## [THE TASK]
In the listing below, find the line with "import Sketcher", then repeat exactly every line from the top through that one.

## [ENTRIES PROVIDED]
------------------------
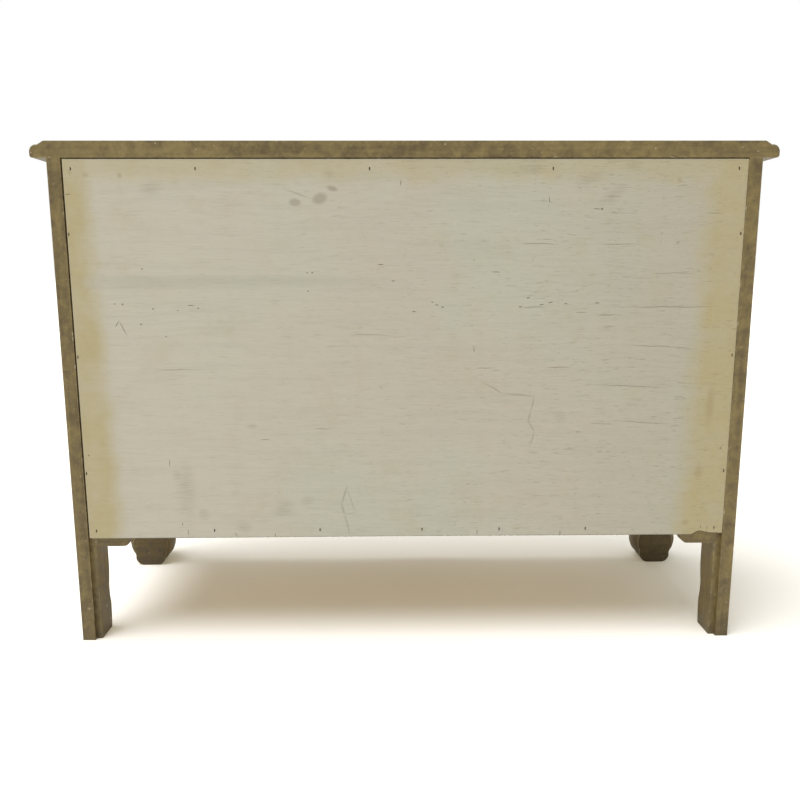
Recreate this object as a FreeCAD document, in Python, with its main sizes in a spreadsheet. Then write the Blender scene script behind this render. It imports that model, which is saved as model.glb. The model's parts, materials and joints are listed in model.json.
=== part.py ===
import FreeCAD, Part
import math
import os
from types import SimpleNamespace

import Sketcher

# A painted low cupboard (chiffonier): two drawers over two panelled doors, on two
# square back legs and two carved front legs. Millimetres, +Z up, front towards -Y,
# right-hand side towards +X, origin on the floor at the middle of the footprint.

# --------------------------------------------------------------------------
# Driving dimensions
# --------------------------------------------------------------------------

SIZES = {
    # overall
    "top_width": 1200.0,
    "top_depth": 424.0,
    "cabinet_height": 850.0,
    "top_thickness": 26.0,
    "side_overhang": 26.0,
    "front_overhang": 26.0,
    "top_corner_cut": 30.0,
    # moulded edge of the top, measured in from the edge and down from the face
    "mould_slope_start": 23.0,
    "mould_slope_end": 13.0,
    "mould_step": 4.0,
    "mould_slope_drop": 6.0,
    "mould_round_drop": 17.0,
    "mould_nose_drop": 22.0,
    "mould_round_radius": 11.5,
    # corner posts and legs
    "front_post_size": 62.0,
    "front_post_cant": 22.0,
    "rear_post_width": 32.0,
    "rear_post_depth": 58.5,
    "leg_height": 172.0,
    "foot_radius": 52.0,
    "foot_centre_height": 46.0,
    "foot_inset": 12.0,
    "foot_block": 74.0,
    "foot_sole": 48.0,
    "ankle_width": 50.0,
    "ankle_height": 112.0,
    "ankle_lean": 6.0,
    "knee_width": 73.0,
    "knee_height": 180.0,
    "leg_corner_radius": 9.0,
    "rear_leg_waist": 5.0,
    "rear_leg_belly": 1.5,
    "rear_leg_turn_height": 120.0,
    "rear_leg_waist_height": 85.0,
    "rear_leg_belly_height": 47.0,
    "rear_leg_shoulder_radius": 155.0,
    "rear_leg_waist_radius": 95.0,
    "rear_leg_foot_radius": 260.0,
    # back panel and the rabbet that holds it
    "back_lip": 22.0,
    "rabbet_depth": 7.0,
    "back_panel_thickness": 6.0,
    "back_panel_bottom": 191.0,
    "back_panel_top_gap": 2.0,
    "back_panel_right_gap": 2.4,
    "back_panel_left_gap": 0.3,
    "back_rail_thickness": 20.0,
    "back_rail_height": 40.0,
    "back_rail_lift": 2.0,
    "ear_length": 60.0,
    "ear_radius": 12.0,
    # rails, tenons and boards
    "rail_setback": 2.0,
    "side_rail_thickness": 22.0,
    "side_top_rail_height": 44.0,
    "side_bottom_rail_top": 236.0,
    "side_rail_end_drop": 14.0,
    "side_rail_arch_rise": 20.0,
    "front_rail_depth": 35.0,
    "front_rail_height": 18.0,
    "apron_thickness": 22.0,
    "apron_end_height": 150.0,
    "apron_rise": 24.0,
    "apron_shell_drop": 26.0,
    "apron_shell_width": 150.0,
    "tenon_length": 20.0,
    "tenon_thickness": 8.0,
    "tenon_shoulder": 5.0,
    "floor_height": 214.0,
    "floor_thickness": 18.0,
    "drawer_floor_height": 603.0,
    "divider_thickness": 18.0,
    "shelf_height": 414.0,
    "shelf_thickness": 16.0,
    "shelf_clearance": 1.5,
    "cleat_width": 20.0,
    "cleat_height": 20.0,
    # fielded side panels
    "panel_tongue": 8.0,
    "panel_groove": 8.0,
    "panel_field": 4.0,
    "panel_bevel": 22.0,
    "panel_margin": 2.0,
    # doors
    "door_gap": 1.5,
    "door_thickness": 20.0,
    "stile_width": 56.0,
    "door_top_rail_height": 52.0,
    "door_bottom_rail_height": 66.0,
    "door_arch_rise": 24.0,
    "door_tenon_length": 28.0,
    # hinges
    "hinge_barrel_radius": 4.5,
    "hinge_half_height": 34.0,
    "hinge_leaf_thickness": 1.6,
    "hinge_leaf_depth": 22.0,
    "hinge_pin_radius": 2.0,
    "hinge_pin_clearance": 0.05,
    "hinge_end_gap": 0.4,
    "hinge_standoff": 0.5,
    "hinge_inset": 62.0,
    "finial_radius": 3.8,
    "finial_rise": 2.3,
    # lock, key and bolts
    "lock_height": 432.0,
    "lock_case_width": 48.0,
    "lock_case_height": 54.0,
    "lock_case_depth": 12.0,
    "lock_wall": 1.5,
    "lock_bolt_height": 12.0,
    "lock_bolt_thickness": 5.0,
    "lock_bolt_length": 38.0,
    "lock_throw": 9.0,
    "lock_bit": 9.0,
    "lock_bit_thickness": 2.4,
    "lock_bit_clearance": 1.0,
    "key_radius": 2.6,
    "key_collar_radius": 3.9,
    "key_hole_radius": 3.1,
    "key_reach": 29.0,
    "key_bow_radius": 8.5,
    "key_bow_wire": 2.2,
    "plate_width": 22.0,
    "plate_height": 92.0,
    "plate_thickness": 1.6,
    "door_bolt_radius": 3.0,
    "door_bolt_length": 92.0,
    "door_bolt_throw": 12.0,
    "door_bolt_clearance": 0.4,
    "door_bolt_guide_clearance": 0.1,
    "door_bolt_knob_radius": 3.6,
    "door_bolt_knob_lift": 37.0,
    "bolt_bracket_width": 18.0,
    "bolt_bracket_height": 8.4,
    "bolt_bracket_lift": 11.0,
    "bolt_bracket_pitch": 62.5,
    "slide_clearance": 0.3,
    # drawers
    "drawer_gap": 1.5,
    "drawer_front_thickness": 20.0,
    "drawer_field": 4.0,
    "drawer_bevel": 14.0,
    "drawer_side_thickness": 10.0,
    "drawer_head_room": 22.0,
    "drawer_depth": 362.0,
    "drawer_lap": 8.0,
    "drawer_bottom_thickness": 6.0,
    "drawer_bottom_lift": 9.0,
    "drawer_running_gap": 0.3,
    "guide_height": 22.0,
    "stop_height": 6.0,
    "stop_width": 40.0,
    # bail pulls
    "pull_spacing": 76.0,
    "pull_rise": 10.0,
    "rosette_radius": 12.0,
    "rosette_thickness": 3.0,
    "pull_neck_radius": 3.6,
    "pull_ball_radius": 6.0,
    "pull_stand": 16.0,
    "bail_radius": 2.6,
    "bail_clearance": 0.06,
    "bail_end_gap": 1.0,
    "bail_seat": 4.8,
    "bail_drop": 36.0,
    "bail_shoulder": 6.0,
    "bail_corner": 20.0,
    # fastenings
    "nail_shank_radius": 0.7,
    "nail_head_width": 1.8,
    "nail_head_height": 5.0,
    "nail_head_thickness": 0.8,
    "nail_length": 20.0,
    "nail_end_distance": 5.0,
    "nail_bottom_distance": 11.0,
    "nail_top_distance": 17.0,
    "side_nail_pitch": 205.0,
    "screw_radius": 2.2,
    "screw_head_radius": 4.2,
    "screw_head_depth": 3.0,
    "screw_length": 34.0,
    "screw_end_distance": 50.0,
}

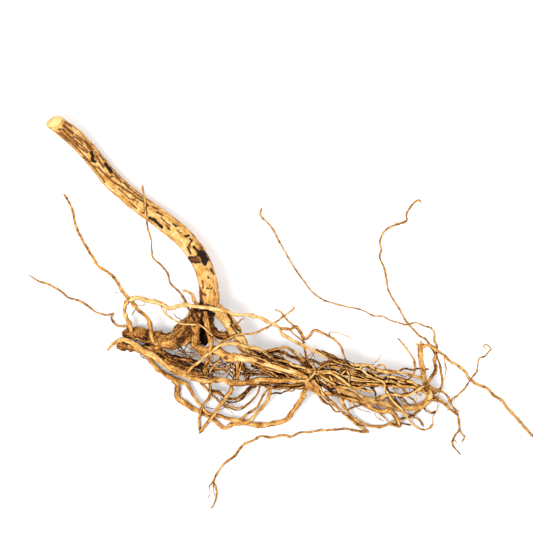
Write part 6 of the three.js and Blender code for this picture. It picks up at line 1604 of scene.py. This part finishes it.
def makeSawnWood():
    wood = bpy.data.materials.new("sawnEndWood")
    wood.use_nodes = True
    tree = wood.node_tree
    shader = tree.nodes["Principled BSDF"]
    place = addNode(tree, "ShaderNodeTexCoord", (-1200, 0)).outputs["Object"]
    centred = addNode(tree, "ShaderNodeMapping", (-1000, 0), {"vector_type": "TEXTURE"})
    centred.inputs["Location"].default_value = [v * mm for v in sawn["through"]]
    turned = Vector(sawn["facing"]).to_track_quat("Z", "Y").to_euler()
    centred.inputs["Rotation"].default_value = turned
    centred.inputs["Scale"].default_value = (mm, mm, mm)
    tree.links.new(place, centred.inputs["Vector"])
    rings = addNode(tree, "ShaderNodeTexWave", (-700, 100),
                    {"wave_type": "RINGS", "rings_direction": "Z"},
                    Scale=sawn["ringScale"], Distortion=sawn["ringWave"], Detail=3)
    rings.inputs["Detail Scale"].default_value = 0.8
    tree.links.new(centred.outputs[0], rings.inputs["Vector"])
    specks = addNode(tree, "ShaderNodeTexNoise", (-700, -200), Scale=sawn["speckScale"], Detail=5)
    tree.links.new(centred.outputs[0], specks.inputs["Vector"])
    share = mathNode(tree, (-500, 0), "MULTIPLY", rings.outputs["Fac"], specks.outputs["Fac"])
    ramp = addNode(tree, "ShaderNodeValToRGB", (-300, 0))
    ramp.color_ramp.elements[0].position = 0.15
    ramp.color_ramp.elements[0].color = sawn["pale"]
    ramp.color_ramp.elements[1].position = 0.75
    ramp.color_ramp.elements[1].color = sawn["ring"]
    tree.links.new(share, ramp.inputs[0])
    tree.links.new(ramp.outputs[0], shader.inputs["Base Color"])
    shader.inputs["Roughness"].default_value = sawn["roughness"]
    shader.inputs["Specular IOR Level"].default_value = sawn["gloss"]
    bump = addNode(tree, "ShaderNodeBump", (-300, -300), Strength=sawn["bump"])
    bump.inputs["Distance"].default_value = sawn["bumpHeight"]
    tree.links.new(specks.outputs["Fac"], bump.inputs["Height"])
    tree.links.new(bump.outputs[0], shader.inputs["Normal"])
    return wood


bark = makeBark()
sawnWood = makeSawnWood()
print("materials ready")

fused = {"voxel": 0.45 * mm, "thickVoxel": 0.42 * mm, "smooth": 2}
pieces = []
tables = []


def finishPiece(piece, table, scarAndShadeList=(), stainAndEdgeShadeList=()):
    paintSkin(piece, table, scarAndShadeList, stainAndEdgeShadeList)
    unrollStrips(piece, table)
    makeActive(piece)
    bpy.ops.object.shade_smooth()
    pieces.append(piece)
    tables.append(table)
    print(piece.name, len(piece.data.vertices), "vertices")


def makeFused(name, strands, voxel, ridge, lump, pit):
    piece, table = strandMesh(name, strands, 4)
    applyModifier(piece, "REMESH", mode="VOXEL", voxel_size=voxel)
    applyModifier(piece, "SMOOTH", factor=0.5, iterations=fused["smooth"])
    weather(piece, table, ridge, lump, pit)
    return piece, table


# the sawn stem, the leaning trunk and the limb, grown into one
stemAndTrunk, stemTable = makeFused("stemAndTrunk", stemAndTrunkRoutes, fused["voxel"],
                                    ridge=0.22, lump=0.40, pit=0.20)
stemAndTrunk.data.materials.append(bark)
stemAndTrunk.data.materials.append(sawnWood)
makeActive(stemAndTrunk)
bpy.ops.object.mode_set(mode="EDIT")
bpy.ops.mesh.select_all(action="SELECT")
bpy.ops.mesh.bisect(plane_co=[v * mm for v in sawn["through"]], plane_no=sawn["facing"],
                    use_fill=True, clear_outer=True)
bpy.ops.object.mode_set(mode="OBJECT")
cutWay = Vector(sawn["facing"]).normalized()
for face in stemAndTrunk.data.polygons:
    if face.normal.dot(cutWay) > 0.99 and len(face.vertices) > 8:
        face.material_index = 1
        face.use_smooth = False
finishPiece(stemAndTrunk, stemTable, scarsAndShade, stainsAndEdgeShade)

thickRoots, thickTable = makeFused("thickRoots", thickRootsRoutes, fused["thickVoxel"],
                                   ridge=0.16, lump=0.22, pit=0.18)
thickRoots.data.materials.append(bark)
finishPiece(thickRoots, thickTable, (), stainsAndEdgeShade)

thinPieces = [
    ("crownRoots", crownRootsRoutes),
    ("lowerRoots", lowerRootsRoutes),
    ("leftRunners", leftRunnersRoutes),
    ("rightRoots", rightRootsRoutes),
    ("farWhiskers", farWhiskersRoutes),
]
for name, strands in thinPieces:
    piece, table = strandMesh(name, strands, 2)
    weather(piece, table, ridge=0.10, lump=0.10, pit=0.12)
    piece.data.materials.append(bark)
    finishPiece(piece, table)

fineRoots, fineTable = strandMesh("fineRoots", fillerStrands(tables[1:]), 1)
weather(fineRoots, fineTable, ridge=0.08, lump=0.08, pit=0.08)
fineRoots.data.materials.append(bark)
finishPiece(fineRoots, fineTable)

hairs, hairTable = strandMesh("hairStubs", spurStrands(tables), 0)
weather(hairs, hairTable, ridge=0, lump=0, pit=0)
hairs.data.materials.append(bark)
finishPiece(hairs, hairTable)

paintCreviceShade(pieces)
print("crevices painted")

for piece in pieces:
    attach(piece, "root")
    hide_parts("melastoma_root")

bpy.context.view_layer.update()
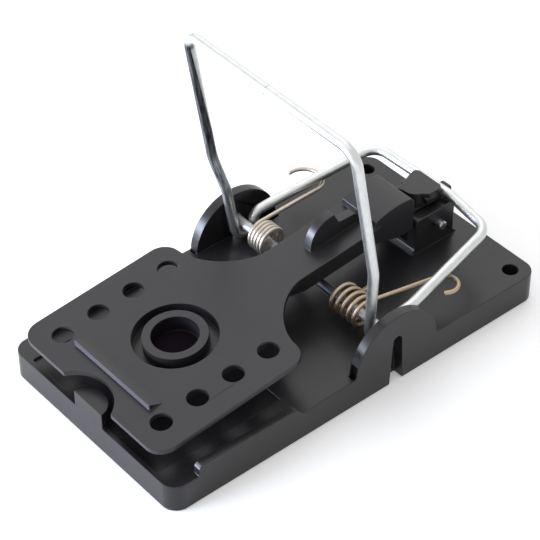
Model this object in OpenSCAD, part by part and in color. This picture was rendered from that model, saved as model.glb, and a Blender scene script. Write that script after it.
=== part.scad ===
// Snap mouse trap: moulded base, tilting trigger pedal with bait cup, and a
// closed wire bow driven by two torsion springs on one cross axle.
// Origin: centre of the base's underside. +X rear (latch end), -X front
// (pedal end), +Y left, +Z up. The trap is drawn set, with the bow upright.

/* [Base] */
// Length of the base
base_l = 92.4; // [84:0.1:100]
// Width of the base
base_w = 50; // [48:0.1:54]
// Plan radius of the base's corners
base_corner_r = 3.2; // [1:0.1:6]
// Height of the rear deck
deck_h = 6.6; // [6.2:0.1:7.2]
// Height of the front rim under the pedal
rim_h = 6.1; // [5.8:0.1:6.4]
// How far the front floor lies below its rim
floor_drop = 0.5; // [0.2:0.1:0.8]
// Thickness of the moulded walls
wall = 2; // [1.4:0.1:2.2]
// Thickness of the deck over the hollow underside
skin = 2.4; // [1.6:0.1:2.8]
// Thickness of the stiffening ribs underneath
rib_t = 1.4; // [1:0.1:2]
// Height of the side rails over the front rim
rail_h = 2.5; // [1:0.1:3]
// Thickness of the side rails
rail_t = 1.7; // [1.2:0.1:1.9]

/* [Ears and axle] */
// Distance of the axle from the base's centre
axle_x = 8; // [6:0.1:10]
// Height of the axle
axle_z = 10.35; // [10.2:0.05:11]
// Diameter of the axle rod
axle_d = 2; // [1.8:0.05:2.2]
// Thickness of the ears
ear_t = 2.2; // [1.8:0.1:2.3]
// Radius of the ears' round top
ear_r = 10.35; // [9.5:0.05:11]
// Height of the ears
ear_h = 16.6; // [16:0.1:18]
// Width of the axle slot at the underside
slot_mouth_w = 3.3; // [3:0.1:4]
// Play of the axle in its slot
axle_play = 0.2; // [0.05:0.05:0.3]

/* [Screw holes] */
// Diameter of the two screw holes
screw_d = 3.2; // [2.5:0.1:3.6]
// Distance between the screw holes
screw_pitch = 42.4; // [40:0.1:43]
// Distance of the screw holes from the rear edge
screw_inset = 4.1; // [3.6:0.1:5]

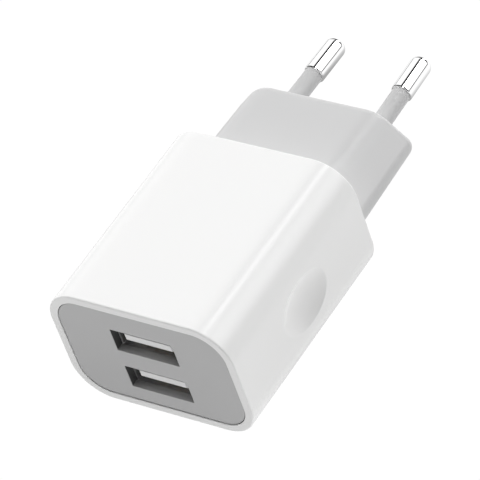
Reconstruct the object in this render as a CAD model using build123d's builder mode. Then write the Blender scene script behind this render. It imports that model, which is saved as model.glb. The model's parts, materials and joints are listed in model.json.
------------------------
## [EXERCISE RESPONSE]
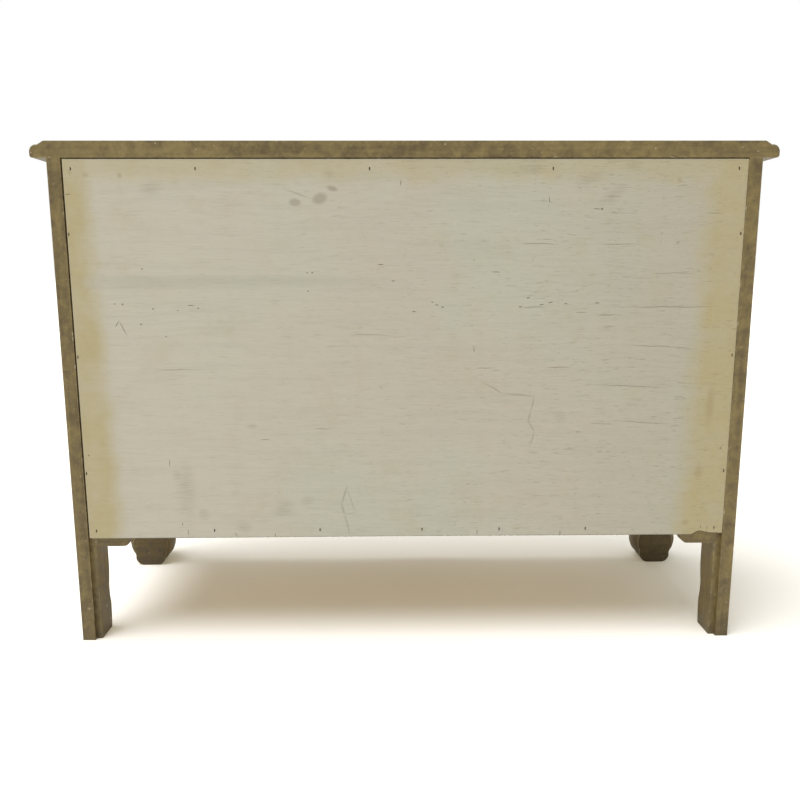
Recreate this object as a FreeCAD document, in Python, with its main sizes in a spreadsheet. Then write the Blender scene script behind this render. It imports that model, which is saved as model.glb. The model's parts, materials and joints are listed in model.json.
=== part.py ===
import FreeCAD, Part
import math
import os
from types import SimpleNamespace

import Sketcher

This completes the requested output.